Jena Friedman Brings Subtlety and Intelligence to Her Adult Swim Newsmagazine Parody
Main image courtesy of Turner / Adult Swim; mobile main image courtesy of Getty ImagesWhen she’s onstage at a comedy club, mic in hand, Jena Friedman pulls no punches. That’s the nature of stand-up comedy, particularly her unapologetically political and feminist brand of stand-up comedy. We have to swallow these bitter pills and we have to do it now.
Television allows for the luxury of subtlety; a place for these same messages to sneak up and sink in slowly. That’s a quality Friedman has brought to all of her work as a filmmaker and a field producer for The Daily Show. And for her first Adult Swim special, Soft Focus with Jena Friedman, she’s found that sometimes elusive place where her messages are clear as glass but feature far deeper layers that benefit from thoughtful unpacking.
The framework of her special is a parody of a hushed newsmagazine show like 60 Minutes, which take a deliberately soft approach toward both incredibly difficult issues and celebrity profiles. Friedman gives us both sides of that coin, starting with an exposé on campus rape and finishing with a look into the current life of Gilberto Valle, the former NYPD officer known as “Cannibal Cop.”
The first half of Soft Focus is Friedman’s masterpiece, bringing together so many small details and hilarious turns that add up to a brilliant commentary on how sexual assault is framed and discussed of late. In it, she uses the same technique that some schools do to try and curb teen pregnancies: by having a gaggle of frat boys carry around a silicone sex doll with them for a night. It’s a genius premise, saddling these young men with literal sex objects with names like “Can’t Consent Charlotte.” And Friedman was able to include with it additional optics that call back to Columbia University student Emma Sulkowicz, who carried a mattress with her for a year as a protest against how the college handled her accusation of being raped in 2012.
I don’t want to spoil the interview that Friedman conducts with these guys the morning after their night out drinking with their “dates,” but it’s a marvel to watch her work. She remains two steps ahead in the narrative, driving her point home with a subtle flourish by the end. If she never gets to make another edition of this, The Daily Show should consider bumping her up to full-time correspondent quickly.
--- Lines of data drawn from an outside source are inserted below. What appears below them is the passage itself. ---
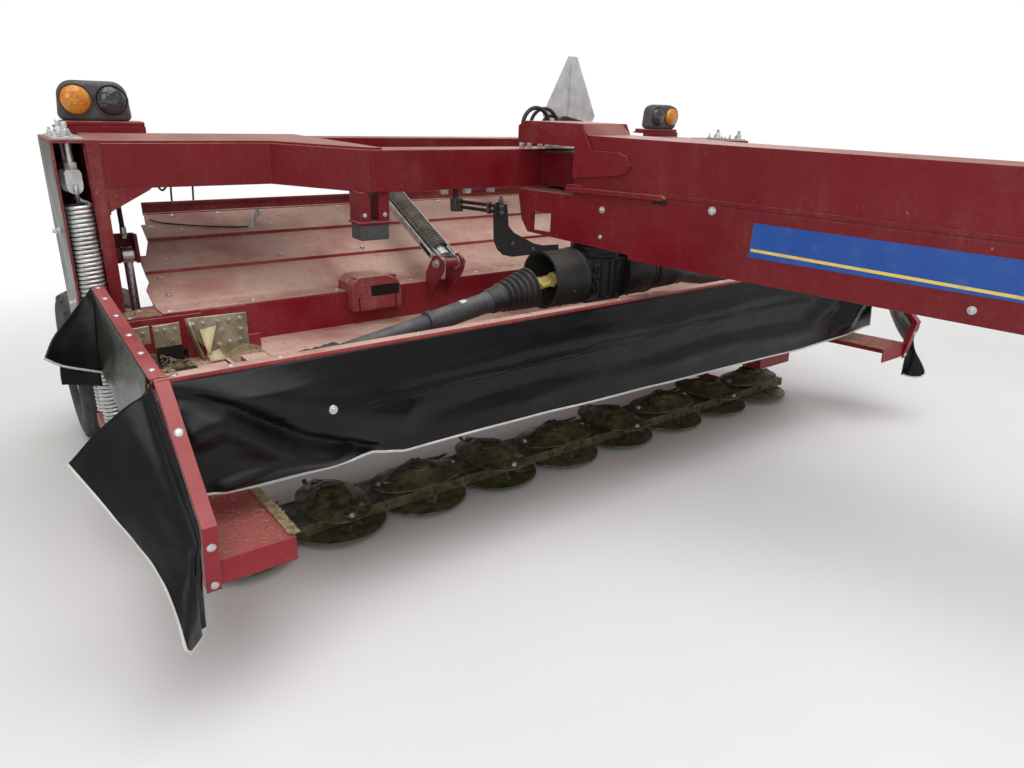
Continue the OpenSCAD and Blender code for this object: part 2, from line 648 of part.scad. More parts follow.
// curtains
module front_curtain() color(black) to_row() {
  side(-1800, 1815, [[rail_y - gap, 872], [rail_y - 5, 872], [rail_y - 44, 505], [rail_y - 38, 505]]);
}

// thin sheet between corner points
module flap(pts) hull() for (q = pts) translate(q) cube(5, center = true);
curtain_x = header_x + 3;
module end_curtains() color(black) to_row() both() {
  flap([[curtain_x, -515, 872], [curtain_x, -828, 575], [2068, -500, 692]]);
  flap([[curtain_x, -828, 575], [2068, -500, 692], [1925, -880, 280]]);
  flap([[curtain_x, -828, 575], [curtain_x, -780, 385], [1925, -880, 280]]);
}
module side_curtains() color(black) to_row() both() {
  flap([[curtain_x + 6, -480, 872], [curtain_x + 6, 350, 990], [curtain_x + 20, 330, 660],
    [curtain_x + 14, -440, 600]]);
  flap([[curtain_x + 6, 350, 990], [2030, 330, 770], [curtain_x + 24, 200, 735]]);
}

front_beam();
rear_beam();
trail_legs();
wheel_arms();
spring_hangers();
float_springs();
lamp_brackets();
lamp_housings();
lamp_lenses();
rear_sign();
frame_hoses();
stop_blocks();
wheel_tyre(-1);  // wheel_tyre_right
wheel_rim(-1);  // wheel_rim_right
wheel_tyre(1);  // wheel_tyre_left
wheel_rim(1);  // wheel_rim_left
tongue_box();
tongue_head();
tongue_skirt();
tongue_neck();
hitch_clevis();
tongue_driveline();
jack_tube();
jack_leg();
lower_link(-1);  // lower_link_right
lower_link(1);  // lower_link_left
top_link();
cylinder_barrel(-1);  // cylinder_barrel_right
cylinder_rod(-1);  // cylinder_rod_right
cylinder_barrel(1);  // cylinder_barrel_left
cylinder_rod(1);  // cylinder_rod_left
deck_panels();
deck_channel();
front_shield();
end_frames();
end_boxes();
cutterbar();
rock_guards();
conditioner_sides();
windrow_shields();
end_gearboxes();
swivel_gearbox();
gearbox_head();
drive_tube(-1);  // drive_tube_right
drive_tube(1);  // drive_tube_left
shield_arm();
roll_upper();
roll_lower();
disc(1);  // disc_1
disc(2);  // disc_2
disc(3);  // disc_3
disc(4);  // disc_4
disc(5);  // disc_5
disc(6);  // disc_6
disc(7);  // disc_7
disc(8);  // disc_8
disc(9);  // disc_9
front_curtain();
end_curtains();
side_curtains();
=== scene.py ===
import math
import random

import bmesh
import bpy
from mathutils import Matrix, Vector, noise


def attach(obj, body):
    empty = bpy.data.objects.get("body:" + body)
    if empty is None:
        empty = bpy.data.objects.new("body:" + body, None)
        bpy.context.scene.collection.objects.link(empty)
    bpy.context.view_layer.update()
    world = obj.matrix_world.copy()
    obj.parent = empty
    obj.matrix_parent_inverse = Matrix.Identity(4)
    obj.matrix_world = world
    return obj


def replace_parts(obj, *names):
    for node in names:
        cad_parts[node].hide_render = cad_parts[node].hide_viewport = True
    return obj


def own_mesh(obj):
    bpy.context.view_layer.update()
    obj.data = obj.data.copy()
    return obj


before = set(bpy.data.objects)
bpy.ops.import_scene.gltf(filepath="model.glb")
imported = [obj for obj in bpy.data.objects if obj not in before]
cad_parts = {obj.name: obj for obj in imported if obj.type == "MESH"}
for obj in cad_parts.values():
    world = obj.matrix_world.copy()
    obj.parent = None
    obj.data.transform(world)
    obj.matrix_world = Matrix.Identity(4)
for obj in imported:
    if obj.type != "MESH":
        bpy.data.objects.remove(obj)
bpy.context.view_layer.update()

random.seed(12)

# Frames: the machine's own, its pitched trail frame, and the tongue swung in that frame
MM = 0.001
ORIGIN_Y = -1343.6
FRAME_Z = 1465
FRAME_PITCH = 4
PIVOT_Y = -280
TONGUE_SWING = 12.1
MACHINE = Matrix.Scale(MM, 4) @ Matrix.Translation((0, -ORIGIN_Y, 0))
PITCHED = (MACHINE @ Matrix.Translation((0, 0, FRAME_Z)) @ Matrix.Rotation(math.radians(FRAME_PITCH), 4, "X")
           @ Matrix.Translation((0, 0, -FRAME_Z)))
TONGUE = (PITCHED @ Matrix.Translation((0, PIVOT_Y, 0))
          @ Matrix.Rotation(math.radians(TONGUE_SWING), 4, "Z"))

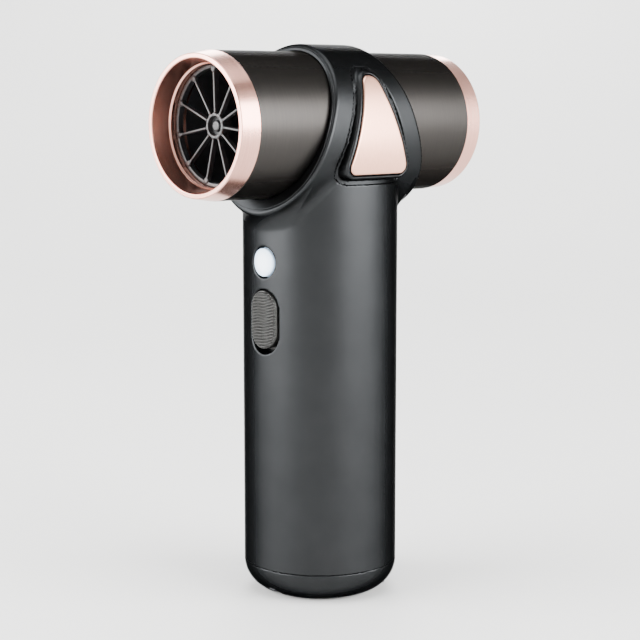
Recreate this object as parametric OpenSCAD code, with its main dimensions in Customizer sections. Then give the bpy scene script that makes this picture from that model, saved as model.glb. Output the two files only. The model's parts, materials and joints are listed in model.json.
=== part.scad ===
// Cordless car dryer blower: a straight fan barrel across the top of a round
// battery handle. +Z is up, the barrel runs along Y, the base stands on Z = 0
// and the handle's axis is the Z axis. -Y is the outlet end and the side with
// the controls, +Y is the intake end.

/* [Handle] */
// Outer diameter of the handle
handle_d = 40; // [38:0.5:48]
// Wall of the handle
handle_wall = 2.4; // [1.6:0.1:2.8]
// Radius of the rounded edge round the base
base_round = 8; // [5:0.5:9]
// Height of the barrel's axis above the base
axis_h = 121.8; // [118:0.2:150]

/* [Barrel] */
// Outer diameter of the barrel
barrel_d = 36.4; // [34:0.2:37.2]
// Wall of the barrel tube
barrel_wall = 1.5; // [1:0.1:1.6]
// Length over both end rings
barrel_len = 84.2; // [78:0.2:104]
// Length of each end ring's outer band
ring_band = 5.3; // [4:0.1:8]

/* [Collar] */
// Wall of the collar round the barrel
collar_wall = 1.8; // [1.4:0.1:2.4]
// Half length of the collar at the height of the barrel's axis
collar_half = 15.3; // [13:0.1:18]
// Lean of the collar's end faces from vertical, in degrees
collar_lean = 19; // [12:1:22]
// How far the flare under the collar stands out from the handle
flare_out = 3.4; // [1:0.1:4]

/* [Side trim] */
// Height of a trim plate
trim_h = 24.4; // [20:0.2:26]
// Width of a trim plate at its bottom edge
trim_w = 19.6; // [15:0.2:21]
// Radius of a trim plate's two lower corners
trim_r = 2; // [1:0.1:3]
// Radius of a trim plate's top corner
trim_top_r = 3; // [1.5:0.1:4]
// Rim left round a trim plate
trim_rim = 1.1; // [0.6:0.1:1.6]
// How far the rim stands out from the collar
trim_raise = 1.1; // [0.6:0.1:1.6]
// Thickness of a trim plate
trim_t = 1.2; // [0.8:0.1:1.6]

/* [Outlet] */
// Outer radius of the outlet ring at its lip
outlet_lip_r = 17.4; // [17:0.1:18]
// Inner radius of the outlet at its lip
outlet_mouth_r = 16.15; // [15.4:0.05:16.4]
// Inner radius of the outlet behind its lip
outlet_throat_r = 14.9; // [14:0.1:15.1]
// Depth of the grille behind the lip
grille_depth = 6.6; // [5:0.1:9]
// Number of spokes in the grille
spokes = 11; // [7:1:15]
// Width of a spoke
spoke_w = 0.6; // [0.5:0.1:1.4]
// Outer diameter of the grille's hub
grille_hub_d = 6.2; // [5:0.1:9]

/* [Fan] */
// Radius of the round intake opening
intake_r = 15; // [14:0.1:15.1]
// Gap between the blade tips and the duct
tip_gap = 0.4; // [0.3:0.1:0.8]
// Number of blades
blades = 10; // [7:1:12]
// Thickness of a blade
blade_t = 0.9; // [0.7:0.1:1.4]
// Depth of the blades along the barrel
blade_depth = 9; // [6:0.5:11]
// Diameter of the fan's nose
nose_d = 8.5; // [7:0.1:10]
// How far the nose sits inside the intake lip
nose_inset = 1; // [0.5:0.1:3]
// Diameter of the motor's shaft
shaft_d = 3; // [2:0.5:4]
// Outer diameter of the motor
motor_d = 21; // [19:0.5:22]
// Length of the motor
motor_len = 26; // [24:0.5:30]
// Number of guide vanes that hold the motor
vanes = 7; // [5:1:9]

/* [Controls] */
// Diameter of the power button
button_d = 7.2; // [6:0.1:8]
// Height of the power button's centre
button_z = 87.5; // [86:0.1:90]
// How far the power button presses in
button_travel = 0.4; // [0.2:0.05:0.5]
// Width of the speed slider
slider_w = 9; // [7:0.1:10]
// Height of the speed slider
slider_h = 14.8; // [12:0.1:16]
// Height of the middle of the slider's slot
slot_z = 72.4; // [71:0.1:74]
// Travel of the speed slider
slider_travel = 1.2; // [1:0.1:2]
// Pitch of the slider's ribs
rib_pitch = 0.75; // [0.6:0.05:1.5]

/* [Battery] */
// Diameter of a cell
cell_d = 14.1; // [12:0.1:14.5]
// Length of a cell
cell_len = 50; // [40:0.5:50.5]

/* [Fits] */
// Gap between fixed round pieces that fit in one another
fit = 0.1; // [0.05:0.01:0.15]
// Gap round each control where it passes the wall
control_gap = 0.35; // [0.3:0.05:0.5]
// Radial clearance of the shaft in its bearings
running_fit = 0.03; // [0.02:0.01:0.08]

/* [Hidden] */

$fn = 96;
eps = 0.01;
past = 60;

handle_r = handle_d / 2;
cavity_r = handle_r - handle_wall;
barrel_r = barrel_d / 2;
barrel_in = barrel_r - barrel_wall;
barrel_half = barrel_len / 2;
tube_half = barrel_half - ring_band;
collar_bore = barrel_r + fit;
collar_r = max(collar_bore + collar_wall, handle_r + 0.1);
lean = tan(collar_lean);
flare_h = 7;
flare_z = axis_h - collar_r - 1.6;
web = 2.4;
cavity_top = axis_h - collar_bore - web;

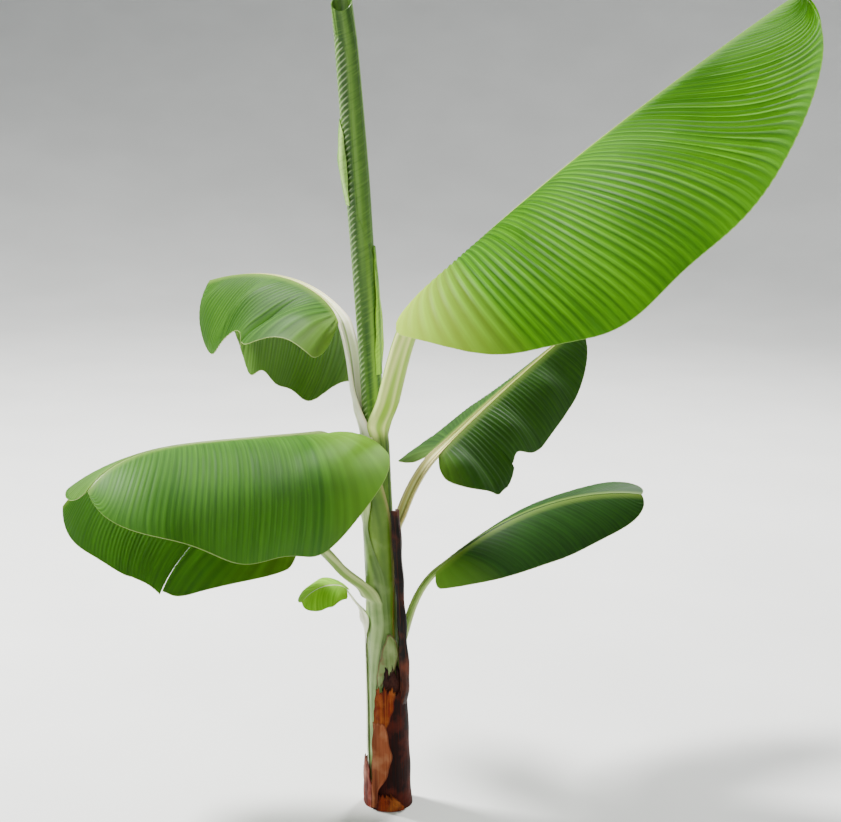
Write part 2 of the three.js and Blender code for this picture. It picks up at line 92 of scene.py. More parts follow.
# The leaves, in millimetres and degrees:
#   hugs           radii of what the stalk stands against
#   rise, out      height at which the stalk starts, and its distance from the stem's axis there
#   wall, wrap     the stalk's thickness at its start, and how far it wraps to each side
#   stalk, blade   lengths of the two
#   lift, head     climb and heading at the stalk's start, at the blade and at the tip
#   bow            powers that hold back the bending of the stalk and of the rib
#   girth, rib     the stalk's radius at both ends, and the rib's where the blade starts
#   lobe, wide     the first vein's share of the longest one, and where along the rib that one is
#   sweep          the veins' slant: backward at the base, forward in the middle and at the tip
#   slant          how far the veins lead forward along the rib
#   pleats, glow   share of the usual pleat height, and of the light that comes through
#   pale_base      share of the pale tint at the blade's base, and the length over which it fades
# and of a half blade, left or right as seen from stem to tip:
#   width          length of its longest vein
#   slope, hang    its slope at the rib and at the margin, each at the base and at the tip
#   waves, folds   height, number and phase of the waves at the margin and the folds inside it
#   creases        place along the rib, width and depth
#   nips           place and reach along the rib, and the share of the vein that is missing
#   tears          place along the rib, share of the vein where it starts, gap, and drop in degrees
#   rounding       share of the rib over which the base is rounded off
LEAVES = (
    dict(name="upper_right", hugs=SPEAR_RADII, rise=560, out=18, wall=5, wrap=44, stalk=241,
         blade=647, lift=(71, 41, 36), bow=(3.9, 0.66), head=(-62, -50, -28.5), girth=(17, 15),
         rib=9, lobe=0.19, wide=0.47, sweep=(62, 8, 40),
         left=dict(width=160, slope=(68, 42), hang=(112, 118), waves=((6, 3.1, 0.2),)),
         right=dict(width=254, slope=(12, 47), hang=(135, 69), waves=((5, 3.4, 0.1),),
                    folds=((5, 2.85, 0.93),), rounding=0.07),
         slant=0.7, pleats=1.55, blade_tint=("#285c00", "#6fb20c"), glow=0.5, pale_base=(0.9, 90),
         pale_tint="#e4f458", stalk_tint=("#a6ca44", "#f6fc9a"),
         sheath_tint=("#34520a", "#5c8018")),
    dict(name="upper_left", hugs=SPEAR_RADII, rise=560, out=18, wall=5, wrap=76, stalk=164,
         blade=368, lift=(83, 51, -17), bow=(3.07, 0.37), head=(163, 125, 133), girth=(13, 10.5),
         rib=6.5, lobe=0.59, wide=0.43, sweep=(57, 6, 40),
         left=dict(width=162, slope=(12, 46), hang=(56, 108), waves=((2, 2.6, 0.55),),
                   folds=((9, 2.6, 0.2),), creases=((0.2, 0.022, 13),),
                   nips=((0.44, 0.2, 0.34), (0.06, 0.12, 0.3))),
         right=dict(width=199, slope=(44, 44), hang=(124, 122), waves=((6, 2.2, 0.1),),
                    nips=((0.93, 0.08, -0.6),)),
         slant=0.35, pleats=0.9, blade_tint=("#1c4208", "#4a7a18"), glow=0.22, pale_base=(0.3, 24),
         # painted sunlight: the near-white stalk tints are a pale stalk's colour raised to look
         # sunlit
         pale_tint="#b4d868", stalk_tint=("#e4e6b8", "#fffbe6"), rib_tint=("#a9b866", "#e2dc9c"),
         lip_tint="#c9a878", sheath_tint=("#3c5c0e", "#6c8e2a")),
    dict(name="middle_right", hugs=STEM_RADII, rise=378, out=16, wall=2.6, wrap=58, stalk=173,
         blade=380, lift=(77, 20, 26), bow=(1.64, 1), head=(36, 57, 44), girth=(10, 8), rib=5.6,
         lobe=0.27, wide=0.2, sweep=(70, 6, 40),
         left=dict(width=118, slope=(10, 38), hang=(40, 66), lobe=0.13, waves=((3, 2.4, 0.3),),
                   tears=(dict(at=0.1, start=0.4, gap=9, drop=14),)),
         right=dict(width=113, slope=(29, 44), hang=(80, 89), waves=((3, 2.2, 0.1),), slant=0.06,
                    nips=((0.31, 0.06, 0.2),), folds=((6, 3.4, 0.1),), creases=((0.12, 0.02, 7),),
                    tears=(dict(at=0.24, start=0.35, gap=-5, drop=-9),)),
         # painted shade: this leaf's blade tints are darkened to the shade it stands in
         slant=0.6, pleats=0.6, blade_tint=("#163308", "#386418"), glow=0.18, pale_base=(0.25, 26),
         pale_tint="#8cb440", stalk_tint=("#cbbf6c", "#eeecae"), rib_tint=("#8c9c3c", "#c0c874"),
         lip_tint="#a3672e", gutter_shade_tint="#4a3810", sheath_tint=("#3f6014", "#6a8c30")),
    dict(name="middle_left", hugs=STEM_RADII, rise=430, out=16, wall=2.6, wrap=40, stalk=178,
         blade=408, lift=(78, 6, -47), bow=(2.9, 6.3), head=(198, 227, 231), girth=(11.5, 8.5),
         rib=6.2, lobe=0.4, wide=0.33, sweep=(66, 6, 40),
         left=dict(width=214, slope=(-16, 3), hang=(103, 77), waves=((5, 2.7, 0.1),)),
         right=dict(width=150, slope=(14, 22), hang=(44, 44), waves=((5, 2.3, 0.4),)),
         slant=0.4, pleats=0.45, blade_tint=("#224c0c", "#568e26"), glow=0.26, pale_base=(0.45, 50),
         pale_tint="#a2d640", stalk_tint=("#8fb058", "#cfe09a"),
         sheath_tint=("#36520f", "#67863a")),
    dict(name="lower_left", hugs=STEM_RADII, rise=317, out=20, wall=2.6, wrap=54, stalk=164,
         blade=389, lift=(56, 39, -55), bow=(1.15, 1.38), head=(210, 181, 163),
         girth=(13, 11), rib=5.4, lobe=0.29, wide=0.27, sweep=(58, 6, 40),
         left=dict(width=179, slope=(32, 38), hang=(86, 79), waves=((4, 2.4, 0.2),),
                   tears=(dict(at=0.14, start=0.45, gap=2.5, drop=4),)),
         right=dict(width=122, slope=(24, -9), hang=(60, 18), waves=((4, 2.1, 0.5),)),
         # painted shade: this leaf's blade tints are darkened to the shade it stands in
         slant=0.5, pleats=0.7, blade_tint=("#112f04", "#356408"), glow=0.36, pale_base=(0.1, 30),
         stalk_tint=("#6d8a3a", "#b7c67c"), sheath_tint=("#547236", "#8fa864")),
    dict(name="lower_right", hugs=STEM_RADII, rise=201, out=14, wall=2.6, wrap=40, stalk=170,
         blade=330, lift=(80, 41, -6), bow=(2.88, 1.27), head=(13, 10, 7), girth=(10, 6.6),
         rib=4.4, lobe=0.3, wide=0.41, sweep=(60, 6, 45),
         left=dict(width=84, slope=(18, -14), hang=(62, 6), waves=((2, 2.2, 0.3),)),
         right=dict(width=83, slope=(25, 36), hang=(72, 80), waves=((2, 2.1, 0.6),)),
         # painted shade: this leaf's blade and rib tints are darkened to the shade it stands in
         slant=0.6, pleats=0.4, blade_tint=("#0d2606", "#265212"), glow=0.14, pale_base=(0.55, 44),
         pale_tint="#86bc3e", stalk_tint=("#7a9c3c", "#b9cc7c"), rib_tint=("#1c380c", "#3c5c1c"),
         sheath_tint=("#24400c", "#4c6e1e")),
    dict(name="small_left", hugs=OVER_SHEATH_RADII, rise=253, out=23, wall=2, wrap=11, stalk=88,
         blade=74, lift=(84, 49, -55), bow=(1.1, 0.62), head=(185, 196, 186), girth=(3.2, 2.8),
         rib=2.6, lobe=0.4, wide=0.42, sweep=(55, 6, 45),
         left=dict(width=34, slope=(29, 30), hang=(70, 60), waves=((1, 2, 0.3),)),
         right=dict(width=44, slope=(-6, -8), hang=(20, 18), waves=((1, 2, 0.6),)),
         slant=0.4, pleats=0.5, blade_tint=("#5a941a", "#b2e03c"), glow=0.34, pale_base=(0.2, 10),
         stalk_tint=("#dde3b4", "#f6f4dc"), sheath_tint=("#8fa268", "#d5dab8")),
)

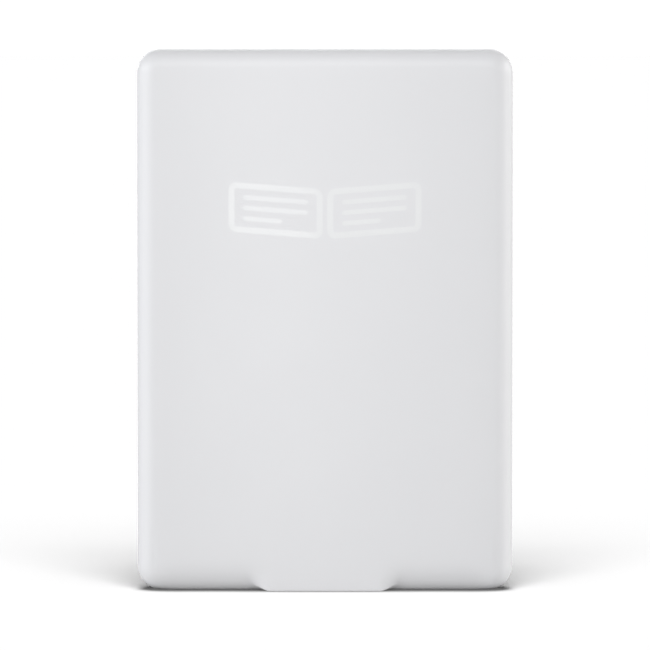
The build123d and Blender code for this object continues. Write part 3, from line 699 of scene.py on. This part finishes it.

The other segment of the special isn’t as consciously-minded but it takes great pleasure in turning wispy celebrity interviews into something far more surreal. Take the choice of Valle as the subject: Friedman allows him to claim his innocence but keeps circling back to remind him that he was accused of conversing with people on the internet about murdering and eating his wife and her friend. Then she takes the whole thing to its illogical conclusion turning her seemingly innocent question about Valle’s efforts to find romance following this ordeal into a full-blown dating game called Meet Your Match. It’s the perfect mix of the needlessly silly and intentionally creepy (the questions Friedman has Valle ask his potential mates include “Where do you live?” and “How fast can you run?”) bringing it right in line with the aesthetic cultivated by Tim & Eric and Eric Andre.
Having a voice like Friedman’s on Adult Swim is a savvy move by the network within a network, a nice course correction to absolve them a little bit from their decision to align with Sam Hyde and his alt-right leaning Million-Dollar Extreme nonsense. If they’re smart, they’ll keep the door open for Friedman and other women creatives like her. More thoughtful and unsparing comedy like Soft Focus might be just what this world needs.